SINGAPORE: Iron ore futures prices eased on Friday and were set for modest weekly losses on a strengthening dollar and slowing demand for the steelmaking material in top consumer China.
The most-traded September iron ore contract on China’s Dalian Commodity Exchange (DCE) fell 0.28% to 725 yuan ($100.67) a metric ton, as of 0301 GMT. The contract has lost 0.55% so far this week.
The benchmark June iron ore on the Singapore Exchange was 0.2% lower at $98.8 a ton, losing 1.26% so far this week.
“The inventories of finished steel products held by traders across China…decreased for a second week during May 16-22, thinning by 398,500 tonnes on week,” consultancy Mysteel said in a note.
The pace of the fall in stocks has slowed as demand from end-users contracted amid a mix of rains and hot weather across China, according to Mysteel.
On the demand side, three new blast furnaces resumed production and six blast furnaces were overhauled, said broker Everbright Futures in a note.
Hot metal output, typically used to gauge iron ore demand, decreased by 11,700 tons month-on-month to 2.436 million tons in May, Everbright added.
“Supply growth has evaporated as producers remain wary of weak demand and are increasing their use of steel scrap,” said ANZ analysts.
“This should limit the downside in iron ore prices.”

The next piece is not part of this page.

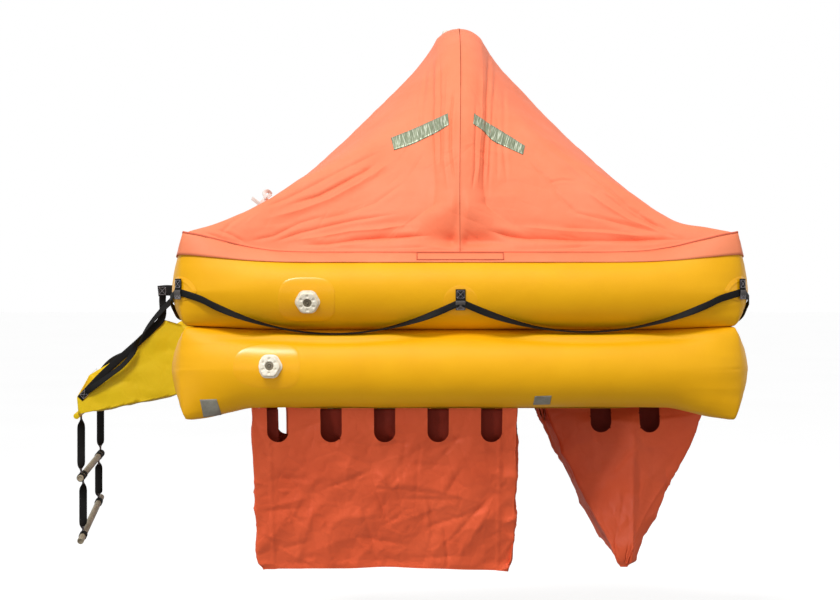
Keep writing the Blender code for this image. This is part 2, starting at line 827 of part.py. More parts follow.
def corner_stations(side, sign):
    """The webbing's end over a corner tab, flat on the corner, from the seam outwards."""
    out_dir, along_dir = SIDES[side]
    diagonal = (out_dir + along_dir * sign).normalized()
    sideways = (out_dir - along_dir * sign).normalized()
    seam = math.sqrt(2) * (HALF_PATH + CORNER_STATIONS[-1].outward)
    reach = seam + TAB_THICK + 2 * GAP + WEB_THICK / 2
    stations = []
    for aside in (SEAM_GAP, TAB_HOLD):
        centre = diagonal * reach + sideways * aside
        centre.z = raised(LIFELINE_CORNER_HEIGHT)
        stations.append((centre, Vector((0, 0, LIFELINE_WEB)), diagonal * WEB_THICK))
    return stations


def make_lifeline(name, spans, start_corner, end_corner):
    side = spans[0].side
    stations = corner_stations(side, -1) if start_corner else []
    for span in spans:
        stations += lifeline_stations(span)
    if end_corner:
        stations += corner_stations(side, 1)[::-1]
    return strip(name, stations, BLACK_WEB)


def make_lifelines():
    corner, centre = LIFELINE_CORNER_HEIGHT, LIFELINE_CENTRE_HEIGHT
    edge = CORNER_REACH
    for name, side in (("front", FRONT), ("right", RIGHT), ("back", BACK)):
        spans = (
            Span(side, -edge, -TAB_HOLD, corner, centre, 0.127),
            Span(side, TAB_HOLD, edge, centre, corner, 0.120),
        )
        make_lifeline(f"lifeline_{name}", spans, True, True)
    stop = RAMP_HALF + WEB_THICK + 3 * GAP + ANCHOR_THICK
    near = Span(LEFT, stop, edge, corner, corner, 0.09)
    far = Span(LEFT, -edge, -stop, corner, corner, 0.09)
    make_lifeline("lifeline_left_near", (near,), False, True)
    make_lifeline("lifeline_left_far", (far,), True, False)


def make_tabs():
    wide, tall = TAB_SIZE
    seam = math.sqrt(2) * (HALF_PATH + CORNER_STATIONS[-1].outward)
    names = ("front_left", "front_right", "back_right", "back_left")
    for i, name in enumerate(names):
        turn = math.radians(-135 + 90 * i)
        reach = seam + GAP + TAB_THICK / 2
        centre = Vector((math.cos(turn), math.sin(turn), 0)) * reach
        centre.z = raised(LIFELINE_CORNER_HEIGHT)
        box(f"lifeline_tab_{name}", centre, (TAB_THICK, wide, tall), BLACK_WEB, turn)
    for name, side in (("front", FRONT), ("right", RIGHT), ("back", BACK)):
        out_dir, _ = SIDES[side]
        centre = out_dir * (WIDTH / 2 + GAP + TAB_THICK / 2)
        centre.z = raised(LIFELINE_CENTRE_HEIGHT + 0.02)
        turn = math.atan2(out_dir.y, out_dir.x)
        box(f"lifeline_tab_{name}", centre, (TAB_THICK, wide, tall), BLACK_WEB, turn)


# Valves and gas cylinder


def make_valve(name, x, height, upper):
    """An inflation valve with a lobed cap, square to the tube's skin."""
    centre_z = TUBE_R if upper else -TUBE_R
    turn = math.asin((height - centre_z) / TUBE_R)
    axis = Vector((0, -math.cos(turn), math.sin(turn)))
    ridge = math.radians(RING_STEP * round(math.degrees(turn) / RING_STEP))
    seat = TUBE_R * math.cos(turn - ridge) + GAP
    base = Vector((x, -HALF_PATH, raised(centre_z))) + axis * seat
    # height, radius, lobed
    profile = (
        (0.000, 0.044, False),
        (0.003, 0.044, False),
        (0.0031, 0.030, False),
        (0.007, 0.030, False),
        (0.0071, 0.038, True),
        (0.018, 0.038, True),
        (0.020, 0.036, True),
        (0.0201, 0.017, False),
        (0.014, 0.016, False),
    )
    return turned(name, profile, base, axis, VALVE_WHITE, sides=30, lobes=5, lobe_depth=0.006)


def make_cylinder():
    strap_r = (CYLINDER_R + GAP) / math.cos(math.pi / 24)
    centre_height = FLOOR_TOP - FABRIC - GAP - strap_r - CYLINDER_STRAP
    half = CYLINDER_LENGTH / 2
    base = Vector((CYLINDER_X, 0, raised(centre_height)))
    profile = (
        (-half - 0.045, 0.012, False),
        (-half - 0.012, 0.012, False),
        (-half - 0.010, 0.026, False),
        (-half + 0.015, CYLINDER_R, False),
        (half - 0.02, CYLINDER_R, False),
        (half, CYLINDER_R * 0.6, False),
    )
    turned("gas_cylinder", profile, base, Vector((1, 0, 0)), CYLINDER_PAINT)
    for i, x in enumerate((-0.13, 0.13)):
        rings = []
        for k in range(24):
            turn = 2 * math.pi * k / 24
            arm = Vector((0, math.cos(turn), math.sin(turn)))
            rings.append(
                [
                    base + Vector((x + along, 0, 0)) + arm * radius
                    for radius, along in (
                        (strap_r, -0.02),
                        (strap_r + CYLINDER_STRAP, -0.02),
                        (strap_r + CYLINDER_STRAP, 0.02),
                        (strap_r, 0.02),
                    )
                ]
            )
        loft(f"cylinder_strap_{i + 1}", rings, BLACK_WEB, loop=True)


def make_ladder():
    rungs = (
        ("ladder_rung_upper", UPPER_RUNG_HEIGHT, UPPER_RUNG_SLOPE),
        ("ladder_rung_lower", LOWER_RUNG_HEIGHT, LOWER_RUNG_SLOPE),
    )
    for name, height, slope in rungs:
        rod(name, Vector((LADDER_X, 0, raised(height))), slope, RUNG_HALF, RUNG_R, RUNG_TAN)
    for name, sign in (("near", -1), ("far", 1)):
        make_ladder_strap(
            f"ladder_strap_upper_{name}",
            sign * UPPER_STRAP_Y,
            BEAD_HEIGHT,
            BEAD_SLOPE,
            BEAD_R,
            UPPER_RUNG_HEIGHT,
            UPPER_RUNG_SLOPE,
        )
        make_ladder_strap(
            f"ladder_strap_lower_{name}",
            sign * LOWER_STRAP_Y,
            UPPER_RUNG_HEIGHT,
            UPPER_RUNG_SLOPE,
            RUNG_R,
            LOWER_RUNG_HEIGHT,
            LOWER_RUNG_SLOPE,
        )


def main():
    make_tube("lower_tube", False)
    make_tube("upper_tube", True)
    make_floor()
    make_arch()
    make_hem()
    left = make_canopy_half("canopy_left", False)
    boolean(left, make_door_cutter(), "DIFFERENCE")
    make_canopy_half("canopy_right", True)
    make_roll()
    make_light()
    for pocket in POCKETS:
        make_pocket(pocket)
    make_ramp()
    make_bead()
    for name, sign in (("near", -1), ("far", 1)):
        make_ramp_strap(f"ramp_strap_{name}", sign)
        make_anchor(f"ramp_anchor_{name}", sign)
    make_ladder()
    make_lifelines()
    make_tabs()
    make_valve("valve_upper", -0.528, 0.098, True)
    make_valve("valve_lower", -0.660, -0.124, False)
    make_cylinder()


main()
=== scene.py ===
"""Looks of the inflated life raft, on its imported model: fabric, webbing, seams, light and camera.

Metres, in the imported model's frame. The origin is the raft's centre at its waterline when empty, the
front is -Y, and the doorway, ramp and ladder are on the -X side. Heights named below are above the
joint between the two buoyancy tubes, and raised() turns them into Z.
"""

import math
from contextlib import contextmanager

import bmesh
import bpy
import numpy as np
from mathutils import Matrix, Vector
from mathutils.bvhtree import BVHTree


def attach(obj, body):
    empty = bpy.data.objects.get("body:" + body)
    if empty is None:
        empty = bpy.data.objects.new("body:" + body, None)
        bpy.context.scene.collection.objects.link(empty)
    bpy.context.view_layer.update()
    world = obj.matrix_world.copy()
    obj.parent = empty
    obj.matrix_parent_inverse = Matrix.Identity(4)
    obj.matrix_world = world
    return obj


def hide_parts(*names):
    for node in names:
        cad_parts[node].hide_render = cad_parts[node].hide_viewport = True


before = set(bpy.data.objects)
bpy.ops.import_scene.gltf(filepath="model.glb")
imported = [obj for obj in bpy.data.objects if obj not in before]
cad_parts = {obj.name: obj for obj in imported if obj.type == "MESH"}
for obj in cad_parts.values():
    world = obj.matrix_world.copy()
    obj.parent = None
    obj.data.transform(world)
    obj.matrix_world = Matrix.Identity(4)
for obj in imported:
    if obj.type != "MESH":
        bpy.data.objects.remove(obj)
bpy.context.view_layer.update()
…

Also pressuring prices was a stronger US dollar, which gained on Thursday after three days of losses, making dollar-denominated assets less affordable to holders of other currencies.
Other steelmaking ingredients on the DCE languished, with coking coal and coke down 2.87% and 1.31%, respectively.
Most steel benchmarks on the Shanghai Futures Exchange lost ground.
Rebar eased 0.1%, hot-rolled coil and wire rod both ticked down around 0.2%, while stainless steel was up 0.27%.